Polizisten stehen am Silvesterabend 2022 hinter explodierendem Feuerwerk. © Julius-Christian Schreiner/tnn/dpa

59 Prozent der Deutschen sprechen sich für ein generelles Verbot der privaten Böllerei am Jahreswechsel aus oder finden es richtig, zu diesem Anlass nur professionelles Feuerwerk zuzulassen. Das hat eine kürzlich im Auftrag der Verbraucherzentrale Brandenburg durchgeführte Forsa-Umfrage ergeben. Allerdings variieren die Quoten je nach Region: Im Westen Deutschland befürworten 62 Prozent eine Abschaffung von privatem Feuerwerk, im Osten dagegen nur 42 Prozent. Wie stehen sächsische Debattenteilnehmer zu dieser Frage? Sächsische.de hat Albrecht Pallas von der SPD-Landtagsfraktion und Jörg Rennert von der Dresdner Sprengschule gebeten, Position zu beziehen.

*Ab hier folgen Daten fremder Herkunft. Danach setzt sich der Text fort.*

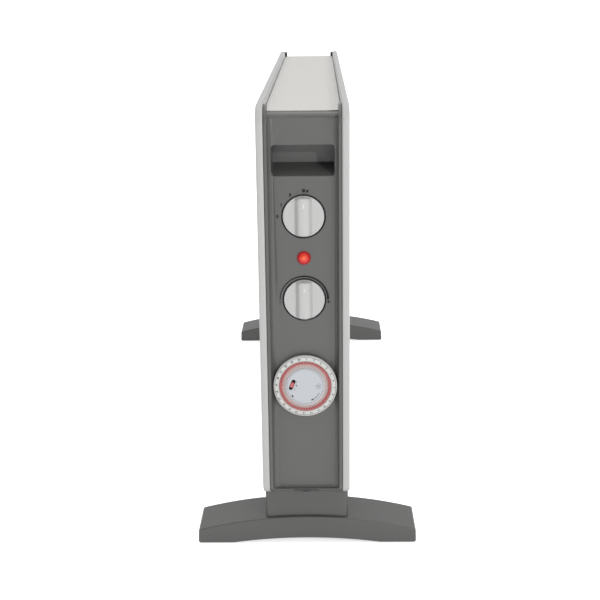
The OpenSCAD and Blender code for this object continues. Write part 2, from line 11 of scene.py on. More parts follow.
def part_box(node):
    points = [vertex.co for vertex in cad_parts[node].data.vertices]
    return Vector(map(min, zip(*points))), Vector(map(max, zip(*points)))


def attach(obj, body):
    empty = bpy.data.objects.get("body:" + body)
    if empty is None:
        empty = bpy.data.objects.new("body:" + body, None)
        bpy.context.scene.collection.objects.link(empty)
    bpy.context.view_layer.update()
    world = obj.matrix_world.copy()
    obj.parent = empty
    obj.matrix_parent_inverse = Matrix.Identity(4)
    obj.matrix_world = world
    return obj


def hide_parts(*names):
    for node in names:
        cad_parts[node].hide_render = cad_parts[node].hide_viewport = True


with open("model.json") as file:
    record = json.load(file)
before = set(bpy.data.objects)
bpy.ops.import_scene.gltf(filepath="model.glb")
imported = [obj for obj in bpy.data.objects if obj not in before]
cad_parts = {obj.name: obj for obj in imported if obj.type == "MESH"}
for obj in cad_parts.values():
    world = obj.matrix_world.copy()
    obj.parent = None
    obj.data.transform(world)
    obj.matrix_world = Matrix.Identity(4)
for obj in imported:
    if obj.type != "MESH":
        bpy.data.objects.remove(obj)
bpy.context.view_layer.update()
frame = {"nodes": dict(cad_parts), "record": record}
NODES = frame["nodes"]
MM = 0.001

# ---------------------------------------------------------------- measures from the frame

SKIN_LOW, SKIN_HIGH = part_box("right_panel_skin")
NEAR_Y, FAR_Y = SKIN_LOW.y, SKIN_HIGH.y
BOTTOM_Z, TOP_Z = SKIN_LOW.z, SKIN_HIGH.z
INNER_X, OUTER_X = SKIN_LOW.x, SKIN_HIGH.x
PANEL_CORNER = 20 * MM
FACE_Y = NEAR_Y + 10 * MM


def middle(node):
    """The centre of a CAD node's box."""
    low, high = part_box(node)
    return (low + high) / 2


SELECTOR_Z = middle("selector_knob").z
THERMOSTAT_Z = middle("thermostat_knob").z
LAMP_Z = middle("lamp_lens").z
TIMER_Z = middle("timer_dial").z
KNOB_R = (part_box("selector_knob")[1].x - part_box("selector_knob")[0].x) / 2
DIAL_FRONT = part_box("timer_dial")[0].y
FLOOR_RING_Y = DIAL_FRONT + 0.8 * MM
TAPPET_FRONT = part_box("timer_tappets")[0].y
DISC_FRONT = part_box("timer_face")[0].y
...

Pro: Nicht jeder muss selber böllern

Albrecht Pallas ist Kriminalbeamter, Mitglied der SPD-Fraktion des Sächsischen Landtags und deren innenpolitischer Sprecher.
Albrecht Pallas ist Kriminalbeamter, Mitglied der SPD-Fraktion des Sächsischen Landtags und deren innenpolitischer Sprecher. © Julian Hoffmann/Montage: SZ/Bildstelle

Es ist eine schöne Tradition, das neue Jahr mit Feuerwerk zu begrüßen. Viele Menschen begehen Silvester ausgelassen mit Böllern, Knallfröschen und Raketen. Die Kehrseite der Pyrotechnik kennen wir aber auch nur zu gut: Lärmbelastung für Kinder und Tiere, rauchverhangene Luft über den Städten, Unrat und Abfälle in den Straßen und Grünanlagen, alkoholbedingt leichtsinniger bis gefährlicher Gebrauch von Raketen, volllaufende Notaufnahmen in den Krankenhäusern. Kurzum: Argumente für ein Verbot gibt es viele.

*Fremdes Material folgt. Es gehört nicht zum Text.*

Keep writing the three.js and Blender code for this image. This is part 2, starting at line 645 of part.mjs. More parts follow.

  • 1. Umwelt: Pyrotechnik verschmutzt die Luft und macht Lärm. Die freigesetzten Chemikalien beeinträchtigen die Luftqualität, belasten die Umwelt und sorgen für unnötigen CO2-Ausstoß. Insbesondere Menschen mit Atemwegserkrankungen kann dies gesundheitliche Probleme bescheren.
  • 2. Tierschutz: Die teils sehr lauten Raketen und Knaller können Tiere stressen und ängstigen. Haustiere können in Panik geraten, fliehen oder sich verletzen. Wildtiere werden erheblich gestört und können aus ihrem natürlichen Lebensraum vertrieben werden.
  • 3. Sicherheit: Insbesondere wenn Feuerwerkskörper unsachgemäß verwendet werden, besteht ein hohes Risiko von Verbrennungen, Augen- und anderen Verletzungen. Jedes Jahr gibt es durch Böller verursachte Unfälle und Brände mit hohem Sachschaden.

Bei all diesen Argumenten scheint ein pauschales Verbot angebracht zu sein. Doch so einfach ist es nicht. Menschen hängen emotional an dieser Tradition. Wir reagieren empfindlich auf Verbote, vor allem, wenn wir die Gründe dafür nicht teilen oder eher positive Empfindungen ans Verbotene knüpfen.

Zudem wäre es kaum durchsetzbar. Die Ordnungsbehörden haben gar nicht so viel Personal, dass an jeder Straßenecke jemand stehen und aufpassen könnte. Zudem würden ein isoliertes deutsches Böllerverbot und ein damit verbundenes Verkaufsverbot von Feuerwerkskörpern im offenen Europa nicht zum gewünschten Erfolg führen – insbesondere in Sachsen, wo sich zahlreiche Menschen in Tschechien oder Polen mit Feuerwerk eindecken.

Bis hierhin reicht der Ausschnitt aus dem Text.